Despite major advances made in modeling vascular tissue biomechanics, the predictive power of constitutive models is still limited by uncertainty of the input data. Specifically, key measurements, like the geometry of the stress-free (SF) state, involve a definite, sometimes non-negligible, degree of uncertainty. Here, we introduce a new approach for sensitivity analysis of vascular hyperelastic constitutive models to uncertainty in SF measurements. We have considered two vascular hyperelastic models: the phenomenological Fung model and the structure-motivated Holzapfel-Gasser-Ogden (HGO) model. Our results indicate up to 160% errors in the identified constitutive parameters for a 5% measurement uncertainty in the SF data. Relative margins of errors of up to 30% in the luminal pressure, 36% in the axial force, and over 200% in the stress predictions were recorded for 10% uncertainties. These findings are relevant to the large body of studies involving experimentally based modeling and analysis of vascular tissues.

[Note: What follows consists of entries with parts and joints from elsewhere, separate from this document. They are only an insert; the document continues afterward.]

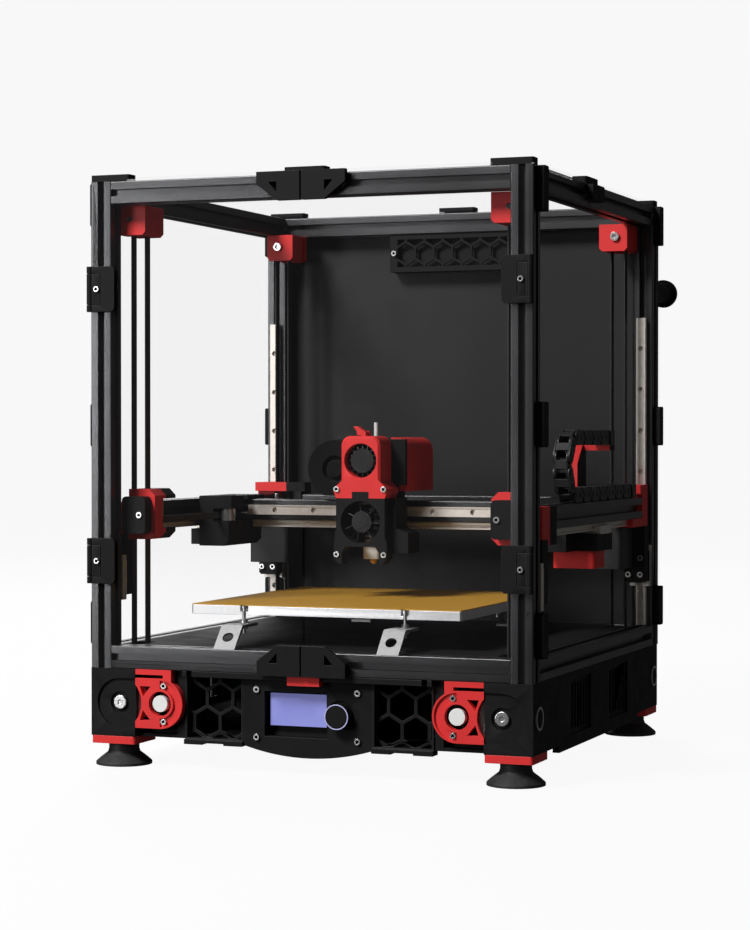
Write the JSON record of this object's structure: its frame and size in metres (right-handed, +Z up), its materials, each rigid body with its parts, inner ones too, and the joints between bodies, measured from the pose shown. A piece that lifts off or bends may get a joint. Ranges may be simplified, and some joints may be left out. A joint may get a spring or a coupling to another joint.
{
  "type": "fdm printer",
  "caption": "Enclosed desktop filament printer: slotted-profile frame, gantry that climbs on belts, toolhead with two fans, fixed heated bed, clear doors and honeycomb skirts.",
  "frame": {"origin": "on the floor, at the middle of the square frame", "axes": "+X to the right seen from the front, +Y to the back, +Z up"},
  "size_m": [0.422, 0.504, 0.523],
  "materials": {
    "black_profile": "black anodised, satin",
    "black_print": "fine printed layer lines",
    "red_print": "fine printed layer lines",
    "black_sheet": "smooth satin sheet",
    "clear_sheet": "clear polished sheet",
    "bare_aluminium": "milled, satin",
    "gold_sheet": "textured powder coat",
    "steel_rail": "ground steel",
    "bright_steel": "bright plated",
    "motor_black": "satin paint over steel",
    "belt_rubber": "fabric backed rubber",
    "foot_rubber": "moulded rubber",
    "screen": "lit display behind a clear cover",
    "fan_plastic": "moulded nylon",
    "white_tube": "smooth fluoropolymer",
    "hotend_metal": "turned",
    "circuit": "circuit board and perforated case",
    "chain_plastic": "moulded nylon links"
  },
  "bodies": {
    "frame": {"uprights": "black_profile", "top_beams": "black_profile", "bottom_beams": "black_profile", "deck_panels": "black_sheet", "bed_brackets": "bare_aluminium", "bed_plate": "bare_aluminium", "build_sheet": "gold_sheet", "z_drive_housings": "black_print", "z_drive_plates": "red_print", "z_motors": "motor_black", "z_belts": "belt_rubber", "z_idlers": "red_print", "z_rails": "steel_rail", "base_trims": "red_print", "rubber_feet": "foot_rubber", "front_skirts": "black_print", "side_skirts": "black_print", "display_housing": "black_print", "display_screen": "screen", "rear_panel": "black_sheet", "clear_panels": "clear_sheet", "panel_clips": "black_print", "exhaust_housing": "black_print", "spool_holder": "black_print", "hinge_bases": "black_print", "power_inlet": "black_print", "electronics": "circuit", "fasteners": "bright_steel"},
    "gantry": {"gantry_beams": "black_profile", "y_rails": "steel_rail", "z_joints": "black_print", "front_idlers": "red_print", "front_idler_covers": "black_print", "ab_drive_frames": "red_print", "ab_motors": "motor_black", "gantry_belts": "belt_rubber"},
    "cross_beam": {"x_beam": "black_profile", "x_rails": "steel_rail", "xy_joints": "black_print", "endstop_pod": "red_print"},
    "toolhead": {"x_carriage": "black_print", "toolhead_hood": "red_print", "fan_shroud": "black_print", "extruder": "black_print", "hotend": "hotend_metal", "filament_tube": "white_tube"},
    "cable_chain": {"cable_chain": "chain_plastic"},
    "hotend_fan": {"hotend_fan": "fan_plastic"},
    "blower_fan": {"blower_fan": "fan_plastic"},
    "extruder_latch": {"extruder_latch": "red_print"},
    "left_door": {"left_door_panel": "clear_sheet", "left_door_fittings": "black_print"},
    "right_door": {"right_door_panel": "clear_sheet", "right_door_fittings": "black_print"},
    "display_knob": {"display_knob": "black_print"},
    "power_switch": {"power_switch": "fan_plastic"},
    "z_shaft_front_left": {"z_shaft_front_left": "bright_steel"},
    "z_shaft_front_right": {"z_shaft_front_right": "bright_steel"},
    "z_shaft_rear_left": {"z_shaft_rear_left": "bright_steel"},
    "z_shaft_rear_right": {"z_shaft_rear_right": "bright_steel"}
  },
  "joints": [
    {"name": "gantry_lift", "type": "slide", "parent": "frame", "child": "gantry", "axis": [0, 0, 1], "range_m": [-0.0295, 0.19]},
    {"name": "beam_travel", "type": "slide", "parent": "gantry", "child": "cross_beam", "axis": [0, 1, 0], "range_m": [-0.099, 0.066]},
    {"name": "toolhead_travel", "type": "slide", "parent": "cross_beam", "child": "toolhead", "axis": [1, 0, 0], "range_m": [-0.095, 0.105]},
    {"name": "chain_roll", "type": "slide", "parent": "gantry", "child": "cable_chain", "axis": [0, 1, 0], "range_m": [-0.0495, 0.033]},
    {"name": "hotend_fan_spin", "type": "hinge", "parent": "toolhead", "child": "hotend_fan", "pos_m": [-0.0095, -0.0425, 0.2132], "axis": [0, 1, 0], "continuous": true},
    {"name": "blower_spin", "type": "hinge", "parent": "toolhead", "child": "blower_fan", "pos_m": [-0.0095, -0.036, 0.2697], "axis": [0, 1, 0], "continuous": true},
    {"name": "latch_turn", "type": "hinge", "parent": "toolhead", "child": "extruder_latch", "pos_m": [-0.0075, -0.041, 0.2948], "axis": [0, 1, 0], "range_deg": [0, 75]},
    {"name": "left_door_hinge", "type": "hinge", "parent": "frame", "child": "left_door", "pos_m": [-0.2035, -0.2095, 0.302], "axis": [0, 0, -1], "range_deg": [0, 110]},
    {"name": "right_door_hinge", "type": "hinge", "parent": "frame", "child": "right_door", "pos_m": [0.2035, -0.2095, 0.302], "axis": [0, 0, 1], "range_deg": [0, 110]},
    {"name": "knob_turn", "type": "hinge", "parent": "frame", "child": "display_knob", "pos_m": [0.031, -0.204, 0.053], "axis": [0, -1, 0], "continuous": true},
    {"name": "power_rocker", "type": "hinge", "parent": "frame", "child": "power_switch", "pos_m": [-0.003, 0.204, 0.057], "axis": [1, 0, 0], "range_deg": [-14, 0]},
    {"name": "z_shaft_turn_front_left", "type": "hinge", "parent": "frame", "child": "z_shaft_front_left", "pos_m": [-0.1774, -0.175, 0.057], "axis": [0, 1, 0], "continuous": true},
    {"name": "z_shaft_turn_front_right", "type": "hinge", "parent": "frame", "child": "z_shaft_front_right", "pos_m": [0.1774, -0.175, 0.057], "axis": [0, 1, 0], "continuous": true},
    {"name": "z_shaft_turn_rear_left", "type": "hinge", "parent": "frame", "child": "z_shaft_rear_left", "pos_m": [-0.1774, 0.175, 0.057], "axis": [0, 1, 0], "continuous": true},
    {"name": "z_shaft_turn_rear_right", "type": "hinge", "parent": "frame", "child": "z_shaft_rear_right", "pos_m": [0.1774, 0.175, 0.057], "axis": [0, 1, 0], "continuous": true}
  ],
  "couplings": [
    {"joint": "chain_roll", "follows": "beam_travel", "ratio": 0.5},
    {"joint": "z_shaft_turn_front_left", "follows": "gantry_lift", "rad_per_m": 156.25},
    {"joint": "z_shaft_turn_front_right", "follows": "gantry_lift", "rad_per_m": -156.25},
    {"joint": "z_shaft_turn_rear_left", "follows": "gantry_lift", "rad_per_m": 156.25},
    {"joint": "z_shaft_turn_rear_right", "follows": "gantry_lift", "rad_per_m": -156.25}
  ]
}
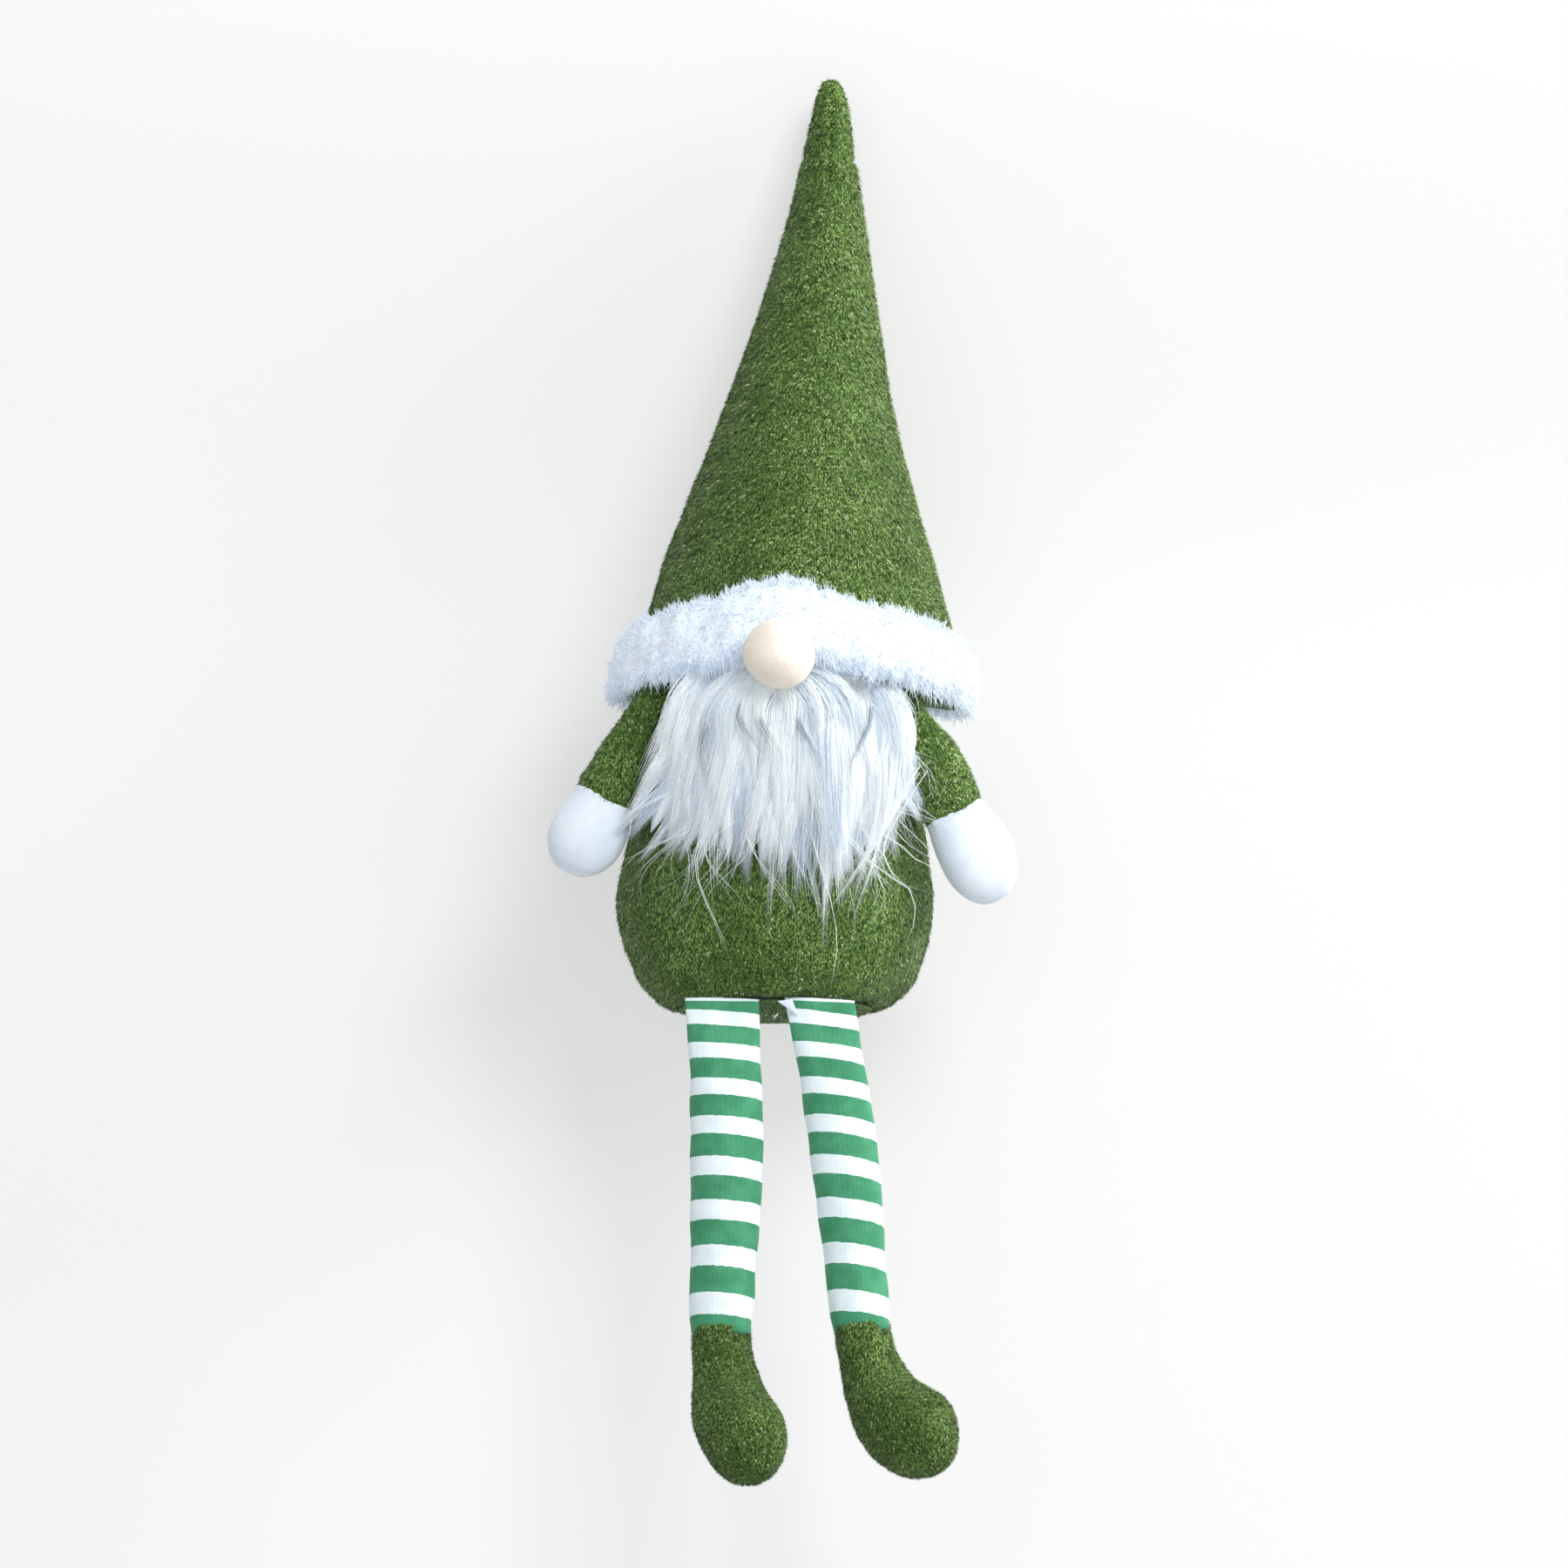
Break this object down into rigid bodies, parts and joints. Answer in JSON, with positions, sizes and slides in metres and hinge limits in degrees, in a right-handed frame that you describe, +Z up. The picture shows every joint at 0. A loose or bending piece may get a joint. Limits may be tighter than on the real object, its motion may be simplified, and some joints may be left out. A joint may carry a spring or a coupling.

The impact of uncertainties on calibrated constitutive parameters is significant in context of studies that use constitutive parameters to draw conclusions about the underlying microstructure of vascular tissues, their growth and remodeling processes, and aging and disease states. The propagation of uncertainties into the predictions of biophysical parameters, e.g., force, luminal pressure, and wall stresses, is of practical importance in the design and execution of clinical devices and interventions. Furthermore, insights provided by the present findings may lead to more robust parameters identification techniques, and serve as selection criteria in the trade-off between model complexity and sensitivity.